In any case, the reviews which either (from the right) berate Piketty for being a hidden Marxist, or (from the left) condemn him for not being a proper Marxist, are beside the point.

Piketty’s book studies issues of the economic history of the last century which Marx, obviously, never got a chance to think about, and which today’s Marxists have not studied sufficiently.

Piketty’s use of the word “capital” is very different from a Marxist usage, and indeed from strict orthodox economic usage too. James K Galbraith, son of the famous liberal economist J K Galbraith, in by far the best review I’ve read of Piketty (in the US social-democratic magazine Dissent), makes that point very clearly, and several others too. But if Galbraith’s more exact term, “private financial valuation”, is substituted for Piketty’s “capital”, the narrative remains strong.

The mathematical relation between the rate of return on wealth and the overall rate of growth of the economy explains less, I think, than Piketty claims. Why is the relation that way? Why, for example, are there not large surges of directly-financed (not PFI) public investment spending which boost growth without levering up the rate of return for wealthy individuals? Isn’t the mathematical relation as much a result of the increasing inequality (the increasing will and ability of the ultra-rich to pocket large revenues) as a cause of it?

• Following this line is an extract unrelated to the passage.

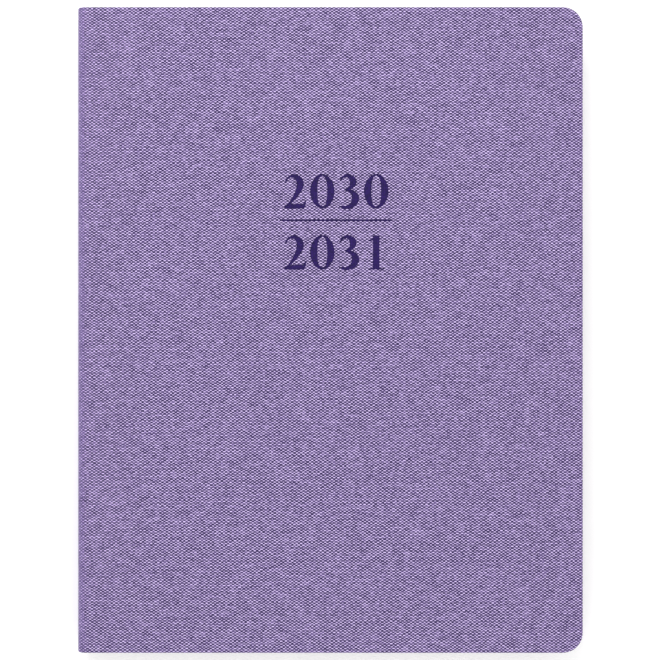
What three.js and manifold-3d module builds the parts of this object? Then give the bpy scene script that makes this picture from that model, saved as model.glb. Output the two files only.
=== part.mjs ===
// A case-bound planner, closed and lying on its back cover.
// Millimetres. X runs from the spine (-X) to the fore edge (+X), Y from tail to head, Z up
// through the thickness. The origin is the centre of the face that the planner lies on.
// Every paper pile turns on one line along Y, halfway up the spine's outer face, so each pile
// that is turned over lands flat on the left, the front cover against the table.
import * as THREE from "three";
import { mergeVertices } from "three/addons/utils/BufferGeometryUtils.js";
import Module from "manifold-3d";

const wasm = await Module();
wasm.setup();

// Overall size of the case.
const coverWidth = 184;
const coverHeight = 235;
const foreCornerRadius = 7.3;
const spineRoundRadius = 3;

// Thicknesses.
const skin = 0.4;
const board = 1.7;
const endpaper = 0.2;
const signatureThickness = 0.9;
const signatureCount = 10;
const slit = 0.1;

// Clearances: between glued layers, and between the piles that turn.
const layerGap = 0.05;
const pileGap = 0.1;

// Places measured from the spine's outer face.
const jointWidth = 7;
const turnInWidth = 15;
const pastedownStart = 2;
const linerThickness = 0.4;
const mullThickness = 0.2;
const spineGap = 0.1;
const foldGap = 0.2;
const mullFlange = 20;
const foldWall = 0.45;

// Places measured from the head and the tail.
const pageInset = 3;
const pageCornerRadius = 6;
const mullInset = 20;

// Sewing.
const threadSize = 0.4;
const threadClearance = 0.08;
const stationCount = 6;
const stationMargin = 22;

// Head and tail bands.
const beadRadius = 0.8;
const tapeHeight = 14;

// Worked out from the sizes above.
const caseLayer = skin + layerGap + board + layerGap + skin;
const coverThickness = caseLayer + layerGap + endpaper;
const pilePitch = signatureThickness + pileGap;
const backFlyleafZ = coverThickness + pileGap;
const firstPileZ = backFlyleafZ + endpaper + pileGap;
const frontFlyleafZ = firstPileZ + signatureCount * pilePitch;
const frontCoverZ = frontFlyleafZ + endpaper + pileGap;
const thickness = frontCoverZ + coverThickness;
const linerStart = skin + spineGap;
const mullStart = linerStart + linerThickness + spineGap;
const foldStart = mullStart + mullThickness + foldGap;
const pageHalfHeight = coverHeight / 2 - pageInset;
const mullHalfHeight = coverHeight / 2 - mullInset;

const colours = {
  cloth: new THREE.MeshStandardMaterial({ color: 0x8e7faa, roughness: 0.72, metalness: 0 }),
  board: new THREE.MeshStandardMaterial({ color: 0x8f8a80, roughness: 0.95, metalness: 0 }),
  endpaper: new THREE.MeshStandardMaterial({ color: 0xf1efe9, roughness: 0.9, metalness: 0 }),
  paper: new THREE.MeshStandardMaterial({ color: 0xf6f4ec, roughness: 0.9, metalness: 0 }),
  gauze: new THREE.MeshStandardMaterial({ color: 0xe3dccb, roughness: 1, metalness: 0 }),
  band: new THREE.MeshStandardMaterial({ color: 0xd9d2e4, roughness: 0.6, metalness: 0 }),
  thread: new THREE.MeshStandardMaterial({ color: 0xfbfaf5, roughness: 0.6, metalness: 0 }),
};

const planner = new THREE.Group();

function addPiece(name, geometry, material) {
  const mesh = new THREE.Mesh(geometry, material.clone());
  mesh.name = name;
  planner.add(mesh);
}

// A position measured from the spine's outer face, as an X.
function fromSpine(distance) {
  return distance - coverWidth / 2;
}

function toSolid(geometry) {
  const bare = geometry.clone();
  bare.deleteAttribute("normal");
  bare.deleteAttribute("uv");
  const merged = mergeVertices(bare, 1e-4);
  const vertProperties = new Float32Array(merged.attributes.position.array);
  const triVerts = new Uint32Array(merged.index.array);
  return new wasm.Manifold(new wasm.Mesh({ numProp: 3, vertProperties, triVerts }));
}

function toGeometry(solid) {
  const mesh = solid.getMesh();
  const geometry = new THREE.BufferGeometry();
  geometry.setAttribute("position", new THREE.BufferAttribute(mesh.vertProperties, 3));
  geometry.setIndex(new THREE.BufferAttribute(mesh.triVerts, 1));
  return geometry;
}

function cut(body, ...tools) {
  let solid = toSolid(body);
  for (const tool of tools) solid = solid.subtract(toSolid(tool));
  return toGeometry(solid);
}

function join(body, ...additions) {
  let solid = toSolid(body);
  for (const addition of additions) solid = solid.add(toSolid(addition));
  return toGeometry(solid);
}

// A box from its lowest and highest corners, with X measured from the spine's outer face.
function block(s0, s1, y0, y1, z0, z1) {
  const geometry = new THREE.BoxGeometry(s1 - s0, y1 - y0, z1 - z0);
  geometry.translate(fromSpine((s0 + s1) / 2), (y0 + y1) / 2, (z0 + z1) / 2);
  return geometry;
}

// A flat sheet from s0 to s1, as tall as twice halfHeight, with its fore-edge corners round.
function sheet(s0, s1, halfHeight, radius, z, height) {
  const left = fromSpine(s0);
  const right = fromSpine(s1);
  const outline = new THREE.Shape();
  outline.moveTo(left, -halfHeight);
  outline.lineTo(right - radius, -halfHeight);
  outline.absarc(right - radius, radius - halfHeight, radius, -Math.PI / 2, 0, false);
  outline.absarc(right - radius, halfHeight - radius, radius, 0, Math.PI / 2, false);
  outline.lineTo(left, halfHeight);
  outline.closePath();
  const settings = { depth: height, bevelEnabled: false, curveSegments: 8 };
  const geometry = new THREE.ExtrudeGeometry(outline, settings);
  geometry.translate(0, 0, z);
  return geometry;
}

// A profile drawn in (distance from the spine, height), carried along Y.
function channel(outline, halfHeight) {
  const settings = { depth: 2 * halfHeight, bevelEnabled: false, curveSegments: 6 };
  const geometry = new THREE.ExtrudeGeometry(outline, settings);
  geometry.rotateX(Math.PI / 2);
  geometry.translate(fromSpine(0), halfHeight, 0);
  return geometry;
}

// The covering of one board: outer face, three wrapped edges and the turn-ins inside.
// lipBelow says that the inside faces down, as on the front cover.
function coverSkin(z, lipBelow) {
  const halfHeight = coverHeight / 2;
  const beyond = jointWidth - 1;
  const body = sheet(jointWidth, coverWidth, halfHeight, foreCornerRadius, z, caseLayer);
  const radius = foreCornerRadius - skin;
  const pocket = sheet(beyond, coverWidth - skin, halfHeight - skin, radius, z + skin,
    caseLayer - 2 * skin);
  const windowEdge = coverWidth - turnInWidth;
  const windowZ = lipBelow ? z - skin : z + caseLayer - 2 * skin;
  const window = block(beyond, windowEdge, turnInWidth - halfHeight, halfHeight - turnInWidth,
    windowZ, windowZ + 3 * skin);
  return cut(body, pocket, window);
}

function coverBoard(z) {
  const rim = skin + layerGap;
  const radius = foreCornerRadius - rim;
  return sheet(jointWidth, coverWidth - rim, coverHeight / 2 - rim, radius, z, board);
}

function pastedown(z) {
  const edge = coverWidth - pageInset;
  return sheet(pastedownStart, edge, pageHalfHeight, pageCornerRadius, z, endpaper);
}

function leaf(z, height) {
  const edge = coverWidth - pageInset;
  return sheet(foldStart, edge, pageHalfHeight, pageCornerRadius, z, height);
}

// The heights along the fold where the thread passes through it.
function stations() {
  const reach = pageHalfHeight - stationMargin;
  const step = (2 * reach) / (stationCount - 1);
  return Array.from({ length: stationCount }, (_, i) => i * step - reach);
}

// One folded section: two halves joined at the fold, with room for the thread inside it.
function signature(z) {
  const middle = z + signatureThickness / 2;
  const inner = foldStart + foldWall;
  const room = threadSize / 2 + threadClearance;
  const tall = pageHalfHeight + 1;
  const gap = block(inner, coverWidth, -tall, tall, middle - slit / 2, middle + slit / 2);
  const pocketEnd = inner + threadSize + 2 * threadClearance;
  const reach = pageHalfHeight - stationMargin + 2 * room;
  const pocket = block(inner, pocketEnd, -reach, reach, middle - room, middle + room);
  const holes = stations().map((y) =>
    block(foldStart - 1, inner + 0.1, y - room, y + room, middle - room, middle + room));
  return cut(leaf(z, signatureThickness), gap, pocket, ...holes);
}

// The thread that runs inside one fold, with a leg out through the fold at each station.
function thread(z) {
  const middle = z + signatureThickness / 2;
  const half = threadSize / 2;
  const start = foldStart + foldWall + threadClearance;
  const reach = pageHalfHeight - stationMargin + half;
  const run = block(start, start + threadSize, -reach, reach, middle - half, middle + half);
  const legs = stations().map((y) =>
    block(foldStart, start + half, y - half, y + half, middle - half, middle + half));
  return join(run, ...legs);
}

// The covering over the spine and both joints: flat over the joints, round at the corners.
function spineSkin() {
  const low = spineGap;
  const high = thickness - spineGap;
  const end = jointWidth - spineGap;
  const outerRadius = spineRoundRadius;
  const innerRadius = spineRoundRadius - skin;
  const outline = new THREE.Shape();
  outline.moveTo(end, low);
  outline.lineTo(end, low + skin);
  outline.lineTo(outerRadius, low + skin);
  outline.absarc(outerRadius, low + outerRadius, innerRadius, -Math.PI / 2, Math.PI, true);
  outline.absarc(outerRadius, high - outerRadius, innerRadius, Math.PI, Math.PI / 2, true);
  outline.lineTo(end, high - skin);
  outline.lineTo(end, high);
  outline.lineTo(outerRadius, high);
  outline.absarc(outerRadius, high - outerRadius, outerRadius, Math.PI / 2, Math.PI, false);
  outline.absarc(outerRadius, low + outerRadius, outerRadius, Math.PI, 1.5 * Math.PI, false);
  outline.closePath();
  return channel(outline, coverHeight / 2);
}

function spineLiner() {
  const low = spineGap + spineRoundRadius;
  const halfHeight = pageHalfHeight;
  return block(linerStart, linerStart + linerThickness, -halfHeight, halfHeight, low,
    thickness - low);
}

// Gauze over the back of the folds, with a flange glued under each pastedown.
function mull() {
  const flangeLow = skin + layerGap + board + 2 * layerGap;
  const flangeHigh = flangeLow + mullThickness;
  const end = jointWidth + mullFlange;
  const back = mullStart + mullThickness;
  const outline = new THREE.Shape();
  outline.moveTo(mullStart, flangeLow);
  outline.lineTo(end, flangeLow);
  outline.lineTo(end, flangeHigh);
  outline.lineTo(back, flangeHigh);
  outline.lineTo(back, thickness - flangeHigh);
  outline.lineTo(end, thickness - flangeHigh);
  outline.lineTo(end, thickness - flangeLow);
  outline.lineTo(mullStart, thickness - flangeLow);
  outline.closePath();
  return channel(outline, mullHalfHeight);
}

// A sewn band at one end of the spine: a tape on the folds and a bead over the page edges.
// side is 1 at the head and -1 at the tail.
function endBand(side) {
  const back = fromSpine(mullStart);
  const face = fromSpine(mullStart + mullThickness);
  const tapeEnd = side * (pageHalfHeight - tapeHeight);
  const seat = side * (pageHalfHeight + layerGap);
  const top = seat + side * 2 * beadRadius;
  const front = fromSpine(foldStart + 2 * beadRadius);
  const outline = new THREE.Shape();
  outline.moveTo(back, tapeEnd);
  outline.lineTo(face, tapeEnd);
  outline.lineTo(face, seat);
  outline.lineTo(front, seat);
  outline.quadraticCurveTo(front, top, (back + front) / 2, top);
  outline.quadraticCurveTo(back, top, back, seat);
  outline.closePath();
  const height = thickness - 2 * backFlyleafZ;
  const settings = { depth: height, bevelEnabled: false, curveSegments: 6 };
  const geometry = new THREE.ExtrudeGeometry(outline, settings);
  geometry.translate(0, 0, backFlyleafZ);
  return geometry;
}

addPiece("back_cover_skin", coverSkin(0, false), colours.cloth);
addPiece("back_board", coverBoard(skin + layerGap), colours.board);
addPiece("back_pastedown", pastedown(caseLayer + layerGap), colours.endpaper);
addPiece("back_flyleaf", leaf(backFlyleafZ, endpaper), colours.endpaper);

// The sections are numbered from the front, so the lowest pile is the last one.
for (let i = 0; i < signatureCount; i += 1) {
  const z = firstPileZ + i * pilePitch;
  const number = String(signatureCount - i).padStart(2, "0");
  addPiece(`signature_${number}`, signature(z), colours.paper);
  addPiece(`thread_${number}`, thread(z), colours.thread);
}

addPiece("front_flyleaf", leaf(frontFlyleafZ, endpaper), colours.endpaper);
addPiece("front_pastedown", pastedown(frontCoverZ), colours.endpaper);
addPiece("front_board", coverBoard(frontCoverZ + endpaper + layerGap + skin + layerGap),
  colours.board);
addPiece("front_cover_skin", coverSkin(frontCoverZ + endpaper + layerGap, true), colours.cloth);
addPiece("spine_skin", spineSkin(), colours.cloth);
addPiece("spine_liner", spineLiner(), colours.board);
addPiece("mull", mull(), colours.gauze);
addPiece("head_band", endBand(1), colours.band);
addPiece("tail_band", endBand(-1), colours.band);

export default planner;
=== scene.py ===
"""A case-bound planner: cloth over boards, sewn paper sections, end bands and pressed numerals.

Metres, in the frame's axes: X from the spine to the fore edge, Y from tail to head, Z up.
"""
import math

import bmesh
import bpy
import numpy as np
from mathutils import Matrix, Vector
from mathutils.geometry import delaunay_2d_cdt


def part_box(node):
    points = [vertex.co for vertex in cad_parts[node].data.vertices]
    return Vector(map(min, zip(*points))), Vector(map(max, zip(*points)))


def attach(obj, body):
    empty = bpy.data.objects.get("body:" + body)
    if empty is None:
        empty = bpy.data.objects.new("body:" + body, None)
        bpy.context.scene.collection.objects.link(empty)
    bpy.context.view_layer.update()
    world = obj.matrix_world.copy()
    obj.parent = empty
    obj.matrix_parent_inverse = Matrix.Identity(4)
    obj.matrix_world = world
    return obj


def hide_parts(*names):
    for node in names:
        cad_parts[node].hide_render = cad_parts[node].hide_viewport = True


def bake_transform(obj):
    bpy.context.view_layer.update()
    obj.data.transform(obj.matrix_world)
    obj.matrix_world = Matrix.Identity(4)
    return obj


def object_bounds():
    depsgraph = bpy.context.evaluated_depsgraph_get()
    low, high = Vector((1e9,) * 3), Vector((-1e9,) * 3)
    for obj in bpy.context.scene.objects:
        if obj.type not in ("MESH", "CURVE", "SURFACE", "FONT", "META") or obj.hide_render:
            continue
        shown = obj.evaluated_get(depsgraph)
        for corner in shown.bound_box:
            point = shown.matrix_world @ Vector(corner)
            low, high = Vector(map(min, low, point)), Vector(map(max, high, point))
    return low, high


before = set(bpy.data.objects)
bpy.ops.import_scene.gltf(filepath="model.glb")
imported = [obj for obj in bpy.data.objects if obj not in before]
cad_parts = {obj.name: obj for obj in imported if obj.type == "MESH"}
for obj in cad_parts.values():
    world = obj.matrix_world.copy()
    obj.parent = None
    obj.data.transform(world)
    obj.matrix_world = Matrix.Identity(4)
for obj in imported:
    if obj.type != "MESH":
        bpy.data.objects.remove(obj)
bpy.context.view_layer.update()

# ---------------------------------------------------------------- sizes, from the frame

low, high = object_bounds()
SPINE = low.x
WIDTH = high.x - low.x
HALF = (high.y - low.y) / 2
THICK = high.z
MIDDLE = THICK / 2

board_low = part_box("front_board")[0]
case_low, case_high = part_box("front_cover_skin")
flyleaf_low, flyleaf_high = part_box("front_flyleaf")
pastedown_low, pastedown_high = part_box("front_pastedown")
liner_low, liner_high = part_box("spine_liner")
mull_low, mull_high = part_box("mull")
band_low, band_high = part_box("head_band")

JOINT = board_low.x - SPINE
CASE_DEPTH = case_high.z - case_low.z
PAGE_HALF = flyleaf_high.y
PAGE_END = flyleaf_high.x
FOLD = flyleaf_low.x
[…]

Galbraith’s review accepts Piketty’s basic narrative, but proposes a more effective conclusion. “Raise minimum wages! Support unions! Tax corporate profits and personal capital gains!...” So long as we read that as an appeal to workers to mobilise ourselves to win those demands, rather than as pleas to this or that politician, that’s an answer that shows the bridge from here to the “violent political upheavals” which can bring some real human equality.